Görüleceği üzere soruşturma ve kovuşturma veya yargılama aşamasındaki yargı makamları işlemleri açık bir şekilde KVKK kapsamı dışında tutulmuştur. Bu nedenle halihazırda yürütülmekte olan bir soruşturma kapsamında savcılık talimatı ile bu bilgilerin talep edilmesi nedeniyle kişisel verilerin veya hassas kişisel verilerin işlenmesi 6698 sy. Kanun’a ve Anayasa’nın ilgili maddesine aykırı olmayacaktır.
Diğer yandan bu olay ile ilgili haberi değerlendirecek olursak:
Türkiye’de basın özgürlüğü ve düşünce ve ifade özgürlüğünün AB standartlarında uygulanabildiğini söylemek mümkün değildir. Ancak, eğer iktidarın lehine ise basın özgürlüğünü veya düşünce ve ifade özgürlüğün sonuna kadar kullanmakta hatta bu arada başka hakları çiğnemekte bir sorun görülmemektedir. Bu açıdan haber bir çok başka haber gibi ciddi anlamda sorunludur. Şöyle ki; öncelikle haberde adı geçen kişi henüz mahkum olmuş bir kişi değildir. Şüpheli veya sanıktır. Her iki durumda da masumiyet karinesinden yararlanması gerekir.
İkincisi, soruşturma gizli bir işlemdir. Soruşturmaya ilişkin usul işlemlerinin habere konu edilmesi başlı başına bir hukuk ihlalidir. Çünkü, CMK m. 157’ye göre bu işlem soruşturmanın gizliliği ilkesine aykırı olup, TCK m.285’e göre bu “gizliliğin ihlali” suçunu oluşturur.

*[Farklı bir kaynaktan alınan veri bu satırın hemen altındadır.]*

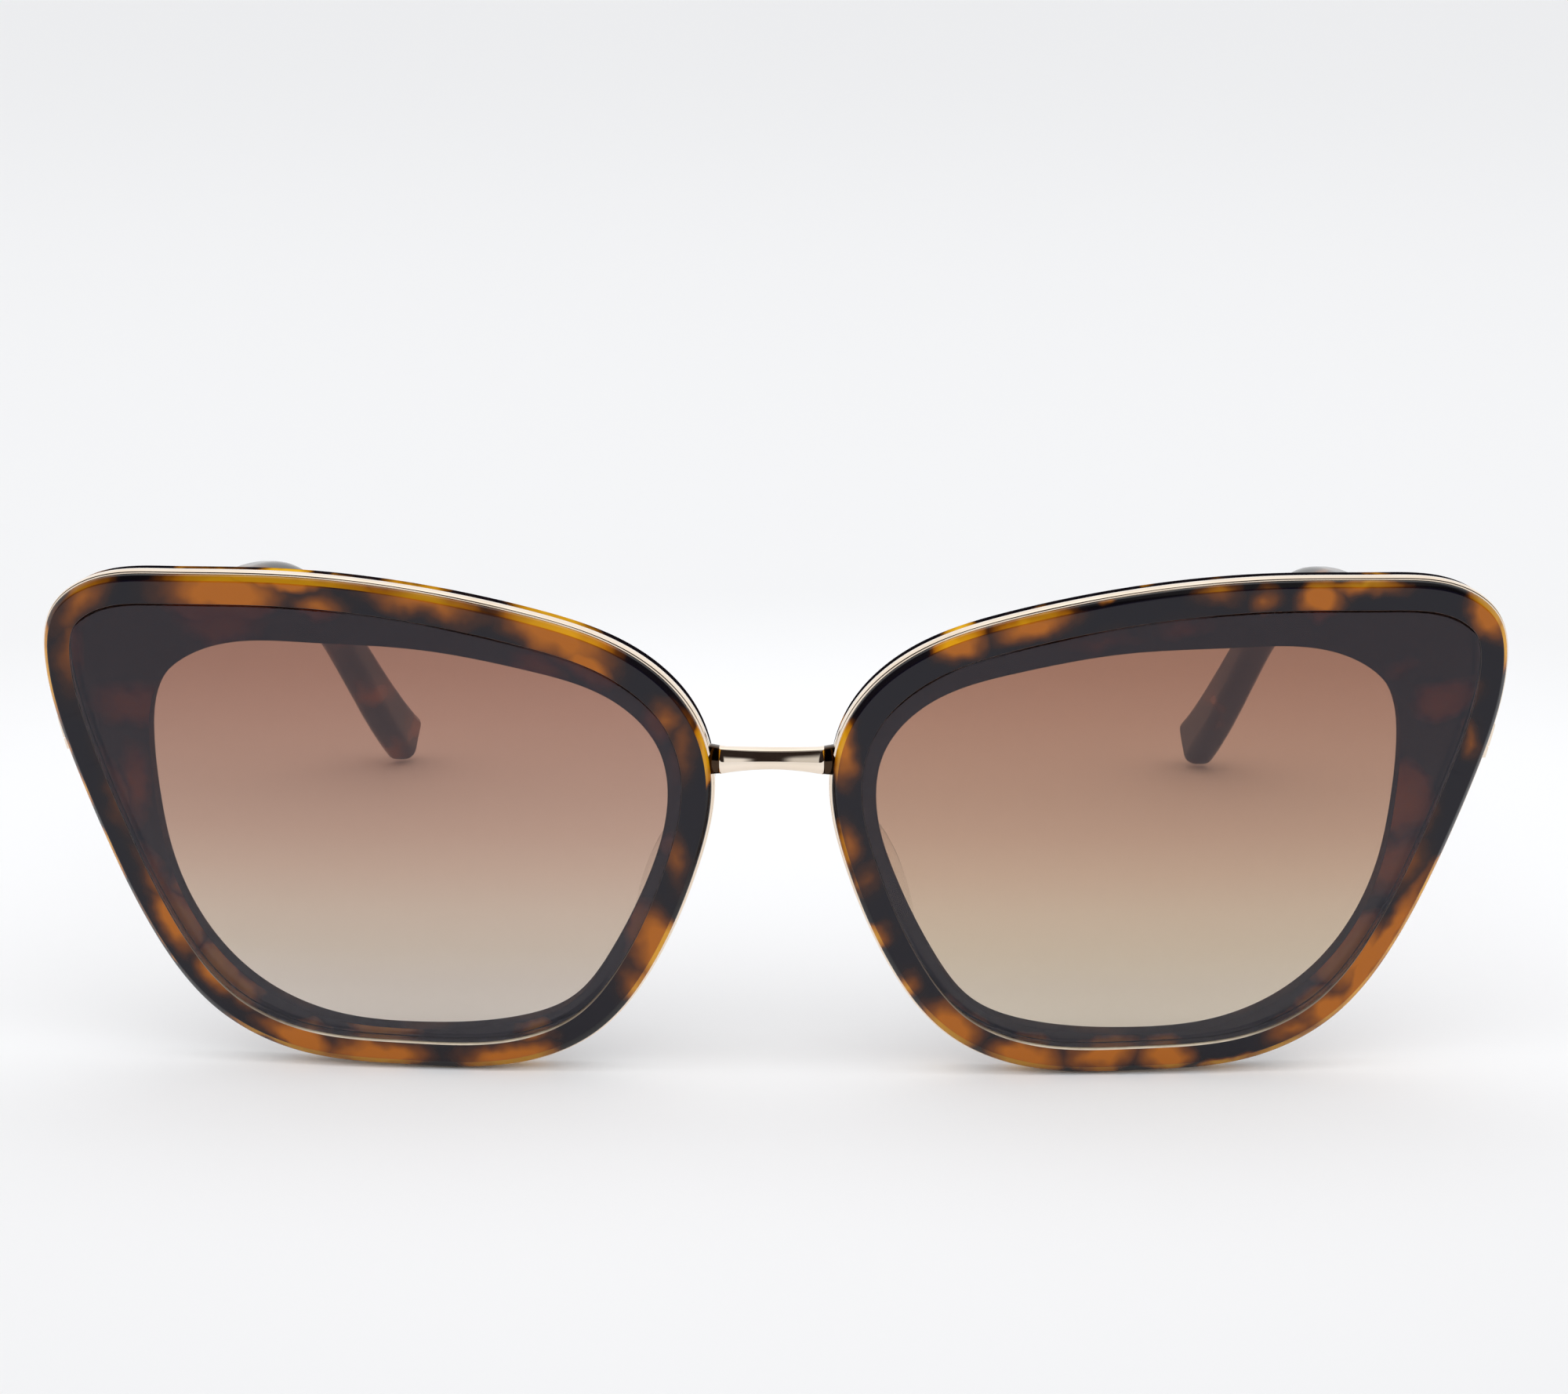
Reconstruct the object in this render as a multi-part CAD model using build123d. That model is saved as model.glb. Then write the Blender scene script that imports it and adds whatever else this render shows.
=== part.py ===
from build123d import *
import math
import os

os.makedirs("parts", exist_ok=True)

# Cat eye sunglasses, combination frame: two thick acetate rims, each with a metal rim wire
# sprung into a groove round its edge, joined by a metal bridge and hinged to acetate temples.
# Frame of the part: +X is the wearer's left, +Y points back along the temples, +Z is up.
# The origin is the centre of the bounding box on the surface that the glasses stand on.

# ---- driving dimensions, millimetres and degrees ----
BASE_RADIUS = 220.0        # radius of the front surface, curved about an upright axis
WRAP = 5.0                 # each rim is turned back by this much
TILT = 6.0                 # the top of the front leans forward by this much
RIM_CENTRE_X = 39.0        # the rim turns and curves about this line
FRONT_Y = -67.835          # the foot of the front plane
FRONT_Z = 0.38             # lift that brings the lowest point of the rim wire to zero

RIM_THICK = 4.1
LIP_THICK = 0.9            # acetate in front of the wire groove
WIRE_WIDE = 1.3            # rim wire, measured front to back
GROOVE_DEEP = 0.6          # in from the rim's outline
WIRE_PROUD = 0.25
WIRE_SLACK = 0.02          # between the wire and the walls of its groove

LENS_INSET = 2.75          # recess for the lens, inside the rim's outline
LENS_SLACK = 0.05
LENS_THICK = 1.8

BRIDGE_HALF = 5.0          # half length of the straight middle part
BRIDGE_FRONT = -0.5        # its front and back faces, from the front plane
BRIDGE_BACK = 1.4
BRIDGE_END = 8.0           # its turned-back ends are drawn to here and cut off at the wires
BRIDGE_END_DEPTH = (1.3, 3.1)  # front and back faces of the turned-back ends
BRIDGE_TOP = 32.8
BRIDGE_BOTTOM = 30.95
BRIDGE_FLARE_TOP = 0.18    # rise of the top edge towards each end
BRIDGE_FLARE_BOTTOM = 1.45  # drop of the bottom edge towards each end

PAD_ROOT = (10.3, 18.0)    # middle of the pad's foot on the rim, across and up
PAD_REACH = 7.0            # how far the pad stands out behind the rim
PAD_HALF_LENGTH = 8.5
PAD_THICK = 1.8
PAD_EDGE_R = 0.7           # rounding of its edges
PAD_SPLAY = 23.0
PAD_LEAN = 23.0

BLOCK_INSET = 2.2          # closing blocks, from this far inside the rim's outline
BLOCK_PROUD = 0.9          # to this far outside it
BLOCK_BACK = 4.9           # their back face, behind the front surface
BLOCK_LOW = (30.2, 31.2)   # heights of the lower block
BLOCK_HIGH = (31.35, 33.5)  # heights of the upper block, part of the end piece
NOTCH = (28.9, 34.2)       # heights of the notch behind the wire
CLOSING_SCREW_X = 67.9
CLOSING_SCREW_DEPTH = 3.5  # behind the front surface
CLOSING_SCREW_R = 0.5
CLOSING_SCREW_TOP = 33.1
CLOSING_HEAD_R = 0.85
CLOSING_HEAD_H = 0.7

HINGE_X = 65.3
HINGE_Y = 10.5             # behind the foot of the front plane
HINGE_Z = 31.5
KNUCKLE_R = 1.25
SCREW_R = 0.7
SCREW_RUN = 0.04           # running clearance round the screw
SCREW_HEAD_R = 1.05
SCREW_HEAD_H = 0.5
MIDDLE_HALF = 0.7          # half height of the temple's knuckle
GAP = 0.2                  # between knuckles, filled by a washer
WASHER = 0.14
KNUCKLE_END = 2.1          # half height of the whole hinge barrel
PLATE_X = (67.5, 69.3)     # outer plate of the end piece
PLATE_END = 1.8            # it ends this far behind the hinge axis
PLATE_NECK = (4.2, 32.6, 34.3)  # its front edge at the block: depth, lower and upper heights
PLATE_FULL = (7.0, 8.8)    # depths where its upper and its lower edge reach full height
WEB_LONG = 1.8             # webs that join the plate to its knuckles, front to back

TEMPLE_START = 2.0         # the temple starts this far behind the hinge axis
TEMPLE_THICK = 3.8
CORE_THICK = 1.2
CORE_HALF_HIGH = 1.1
LEAF_X = (64.6, 65.5)      # hinge leaf let into the temple's inner face
LEAF_LONG = 8.0
LEAF_HALF_HIGH = 1.2

# ---- outlines, across and up in the plane of the front ----
RIM_OUTLINE = [
    (70.9, 39.5), (70.0, 44.8), (66.2, 47.9), (58.5, 49.1), (48.0, 49.4), (35.5, 48.5), (23.0, 46.0),
    (13.6, 42.3), (7.8, 36.4), (5.95, 29.5), (7.6, 20.5), (11.6, 11.0), (17.5, 3.6), (25.5, 0.3),
    (36.0, -0.1), (46.5, 0.75), (55.0, 4.7), (61.3, 12.7), (65.8, 22.4), (69.0, 31.0),
]
OPENING_OUTLINE = [
    (60.7, 32.0), (59.4, 38.2), (54.0, 42.0), (44.5, 42.8), (33.7, 42.4), (23.7, 40.6), (15.2, 37.4),
    (11.0, 32.4), (10.3, 27.5), (12.4, 19.2), (16.2, 11.3), (19.9, 6.6), (25.7, 4.3), (35.1, 3.5),
    (44.0, 4.3), (51.6, 7.9), (56.7, 13.7), (59.4, 20.3), (60.4, 26.5),
]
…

Ayrıca, bu haberde habere konu kişi ile ilgili çok sayıda kişisel veri hukuka ve yukarıda açıklandığı üzere soruşturmanın gizliliği ilkesine aykırı şekilde ifşa edilmektedir. Elbette ki, kamuoyunun aşırı şekilde ilgisi olan FETÖ soruşturmasına ilişkin bu ve benzeri haberler yapılacaktır. Ancak, bu ve benzeri haberler yapılırken kişilerin hakları ve hukuk kurallarına uygun şekilde yapılması gerekir. Örneğin burada kişinin adı yerine baş harfleri verilebilir, hassas kişisel verisi olan sağlık bilgileri açık şekilde ifade edilmeden haberleştirilebilirdi.
FETÖ ve yarattıkları olaylar, yaygınlıkları her açıdan korkutucu. Ancak bu kişilerin soruşturma ya da sonraki aşamasında hukuki haklarının aşılmaması lazım.